Je bent toen in je eentje naar Thailand getrokken. Waarom?

SD: ‘De dag dat ik mijn zaak stopzette, zou ik bij mijn lief intrekken. En net op die dag zei hij dat het eigenlijk niet meer hoefde. Daar stond ik dan, zonder huis, zonder zaak, zonder lief. Ik heb toen zes maanden in een soort van waas rondgelopen en impulsief een ticket geboekt naar Thailand. De eerste week was heel scary, zo in mijn eentje, ik heb heel veel gebleit. Maar beetje bij beetje kom je bij jezelf terecht. Hoe komt het dat ik hier terechtkom, hoe komt het dat ik altijd zulke vriendjes aantrek? Ik kwam uit bij een gebrek aan eigenliefde, een gebrek aan zelfrespect. Als je een langere periode weggaat, ontheem je en kan je weer met een schone lei beginnen. Niet dat je je anders gaat voordoen, maar je komt in nieuwe, onbekende situaties terecht en je kan jezelf waarnemen en loskomen van vaste patronen en verwachtingen. Zo heb ik een stuk zelfappreciatie teruggevonden.’

Moet een mens naar Thailand om dat te ontdekken?

SD: ‘Dat kan evengoed ergens in Kalmthout in een hut. Het heeft vooral te maken met het kunnen loslaten van de dagelijkse sleur. Maar het voordeel van zulke landen is dat mensen daar nog veel dichter bij hun cultuur staan. Boeddhisme gaat over vrede, verdraagzaamheid, vriendelijkheid, vergevingsgezindheid. Je ziet dat daar nog veel meer en dat doet goed aan de ziel. Het is fijn om te zien dat mensen nog gewoon lief kunnen zijn zonder daar per se iets voor terug te willen. Mensen zijn daar nog veel meer bezig met wat er tussen hemel en aarde zit.

Ik heb het boeddhisme ontdekt rond mijn twintigste via een boekje van de dalai lama, De kunst van het geluk. Dat heeft voor de eerste doorbraak in mijn bolster gezorgd. Ik was heel competitief en ik ontdekte dat het veel fijner voelt om de dingen niet de hele tijd als een bedreiging te zien. Boeddhisme gaf mij rust. Zo ben ik meer beginnen lezen over esoterie, psychologie, filosofie en de manier waarop mens en maatschappij correleren.

In Thailand heb ik veel geleerd over onthechting en over leven in het nu. Ik heb daar een soort minihersenspoeling gehad. Toen ik terugkwam, zag ik opnieuw de schoonheid van de dingen. Waar ik vroeger de lelijkheid zag in mensen, kon ik nu mijn focus verleggen en het positieve zien.
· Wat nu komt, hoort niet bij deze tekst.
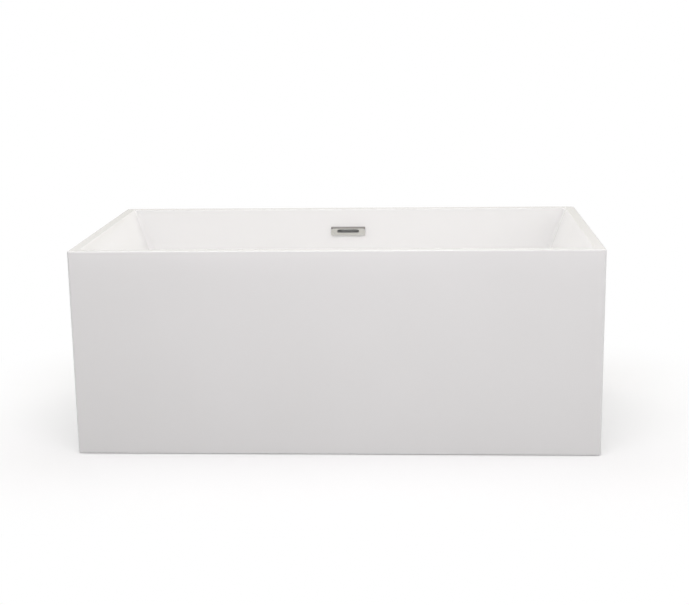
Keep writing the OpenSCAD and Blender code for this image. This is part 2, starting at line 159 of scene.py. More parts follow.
def revolve(name, profile, steps=96, centre=(0, 0), closed=False):
    """Spins (radius, z) points round a vertical axis. Points at radius 0 close the ends."""
    verts, faces, rows = [], [], []
    for r, z in profile:
        if r < 1e-7:
            rows.append([len(verts)]); verts.append((centre[0], centre[1], z))
        else:
            row = []
            for k in range(steps):
                a = 2 * math.pi * k / steps
                row.append(len(verts)); verts.append((centre[0] + r * math.cos(a), centre[1] + r * math.sin(a), z))
            rows.append(row)
    pairs = list(zip(rows, rows[1:])) + ([(rows[-1], rows[0])] if closed else [])
    for a, b in pairs:
        for k in range(steps):
            k2 = (k + 1) % steps
            if len(a) == 1 and len(b) == 1:
                break
            if len(a) == 1:
                faces.append((a[0], b[k2], b[k]))
            elif len(b) == 1:
                faces.append((a[k], a[k2], b[0]))
            else:
                faces.append((a[k], a[k2], b[k2], b[k]))
    mesh = bpy.data.meshes.new(name)
    mesh.from_pydata(verts, [], faces)
    bm = bmesh.new(); bm.from_mesh(mesh)
    bmesh.ops.recalc_face_normals(bm, faces=bm.faces)
    bm.to_mesh(mesh); bm.free()
    mesh.shade_smooth()
    return new_object(name, mesh)


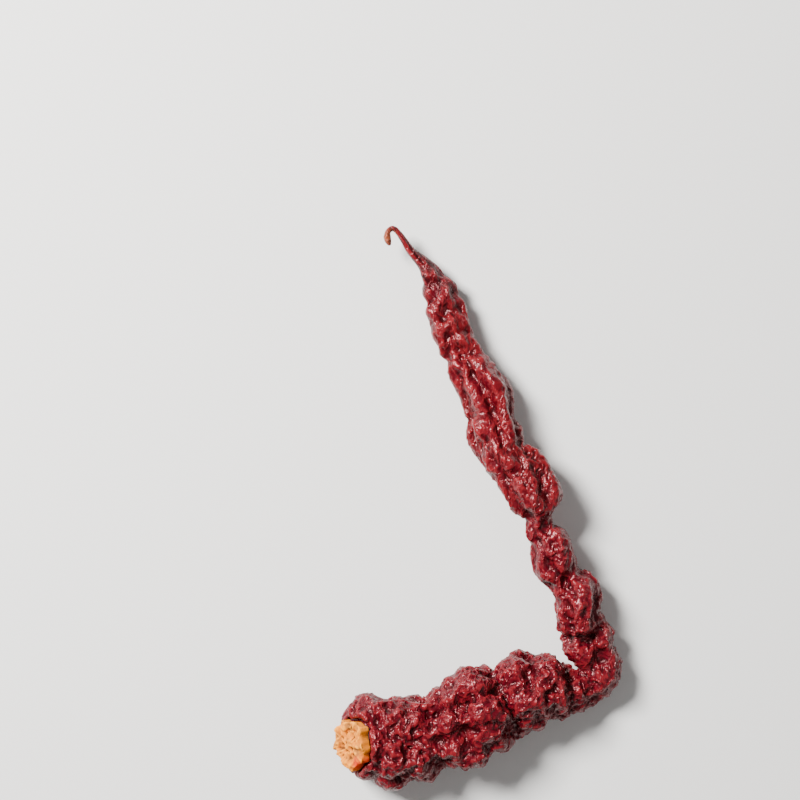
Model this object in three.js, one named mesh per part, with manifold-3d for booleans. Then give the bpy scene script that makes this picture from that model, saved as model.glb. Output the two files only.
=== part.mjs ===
// A dried red chilli pepper, lying down. One long wrinkled pod starts thick at its stem end, pinches and
// turns back on itself, and thins to a hooked tip. The stem is gone, and its pale torn seat is left in the
// thick end. Millimetres, +Z up, resting on the plane z = 0, with +Y running towards the tip.
import * as THREE from "three";
import { mergeVertices } from "three/addons/utils/BufferGeometryUtils.js";
import Module from "manifold-3d";

// The pod's thick body, from the stem end to the pinch.
// Each station is its centre x, y, z, then half of the pod's width and half of its height there.
const BODY_STATIONS = [
  [-23, -44.6, 8.7, 6.1, 5.6],
  [-21.6, -44.5, 7.7, 6.8, 6],
  [-19.7, -44.5, 6.9, 7.5, 6.4],
  [-16.6, -44.8, 6.5, 8.2, 6.6],
  [-12.6, -44.5, 6.2, 7.6, 6.4],
  [-8.3, -43.2, 6.1, 7.2, 6.3],
  [-3.9, -41.6, 6.5, 8, 6.7],
  [0.3, -39.2, 6.7, 8, 6.8],
  [4.7, -37.4, 5.6, 6.9, 5.3],
  [8.6, -35.8, 6, 7.1, 5.9],
  [12.2, -35.2, 5.6, 6.4, 5.6],
  [15.4, -35.4, 4.8, 5.1, 4.8],
  [17.7, -35.4, 4.4, 3.9, 4],
];

// The tight curl past the pinch, which tucks under the tail.
const CURL_STATIONS = [
  [16.8, -35.4, 4.3, 3.3, 3.6],
  [18.6, -35.2, 4, 3.8, 4],
  [20.4, -34.7, 3.9, 3.4, 3.8],
  [22.1, -33.5, 3.8, 3.3, 3.8],
  [23, -31.3, 3.9, 3.6, 4],
  [22.7, -28.8, 4, 4.2, 4.1],
  [21.6, -26.2, 4, 4.7, 3.9],
  [20.6, -23.6, 4.2, 4.2, 3.5],
  [19.7, -20.8, 4.9, 3.4, 3.1],
];

// The pod's tail, from its lip over the curl to the hooked tip.
const TAIL_STATIONS = [
  [19.5, -23.2, 5.3, 3.8, 4.4],
  [19.2, -21.2, 5.4, 3.5, 4.4],
  [19, -18.3, 5.6, 3.6, 4.3],
  [18.4, -16.1, 5.8, 3.5, 4.1],
  [16.8, -13.7, 6.1, 3.1, 3.7],
  [15.1, -11.3, 6.5, 3.6, 3.9],
  [14.1, -9, 6.8, 3.8, 3.9],
  [13.2, -6.9, 7, 3.5, 3.7],
  [11.9, -4.6, 7.2, 2.5, 3],
  [11.5, -2, 7.4, 3, 3.4],
  [10.7, 1.1, 7.4, 4.5, 4.4],
  [8.4, 5.3, 7.2, 4.6, 4.7],
  [4.9, 9.6, 6.7, 4.1, 4.4],
  [3.2, 13.9, 6.2, 4.5, 4.4],
  [2.5, 17.7, 5.7, 4.1, 4],
  [1.1, 21.5, 5.3, 4.2, 4],
  [-1, 25.1, 4.8, 3.6, 3.7],
  [-3, 28.9, 4.3, 3.3, 3.4],
  [-4.8, 32.7, 3.9, 3.1, 3.3],
  [-6.1, 36.5, 3.6, 3.2, 3.2],
  [-7.4, 40.3, 3.5, 2.8, 2.9],
  [-9, 43.5, 3.6, 2, 2.2],
  [-10.6, 46, 3.9, 1.45, 1.5],
  [-13.1, 48.5, 4.4, 0.95, 1],
  [-14.4, 50.4, 4.8, 0.75, 0.8],
  [-15.5, 51.9, 5.2, 0.65, 0.7],
  [-16.5, 52.8, 5.6, 0.6, 0.7],
  [-17.5, 52.1, 5.9, 0.6, 0.7],
  [-17.6, 50.7, 5.8, 0.85, 0.9],
  [-17.2, 49.6, 5.6, 0.5, 0.6],
];

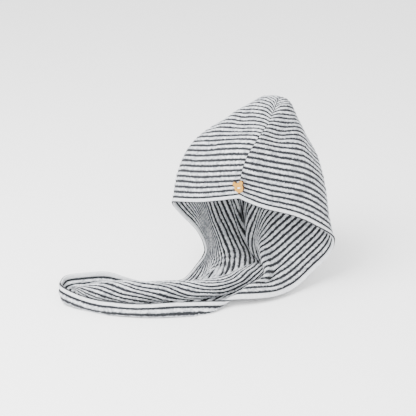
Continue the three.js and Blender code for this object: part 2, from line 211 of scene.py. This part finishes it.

Ik was verliefd op de bijen en de bloemen, ik kon naar een boom zitten kijken en mij verwonderen over de magie dat zo’n boom groeit en bloeit en zwijgt en toch zoveel te vertellen heeft. (pinkt een traan weg) Mijn kwaadheid van vroeger was voor een groot deel verdwenen. Die reis heeft mij heel goed gedaan.’

Je kon eindelijk je masker afzetten?

SD: ‘Ja. In Thailand heb ik voor het eerst in jaren weer gehuild, als een kind. Ik kon het toelaten en omarmen, zonder me erin te wentelen. Alles was meer in evenwicht, waardoor ik minder stoer hoefde te zijn. Ik was op een punt gekomen dat alles goed was. Dat was mijn grote bevrijding. Als je niks verlangt en openstaat voor alles, ga je gemakkelijk mee in dingen. Je hebt geen twijfels, ziet het leven weer een beetje als een kind, als een avontuur. Toen vroeg Halve Neuro mij om een paar liedjes mee te zingen en daar is alles begonnen.’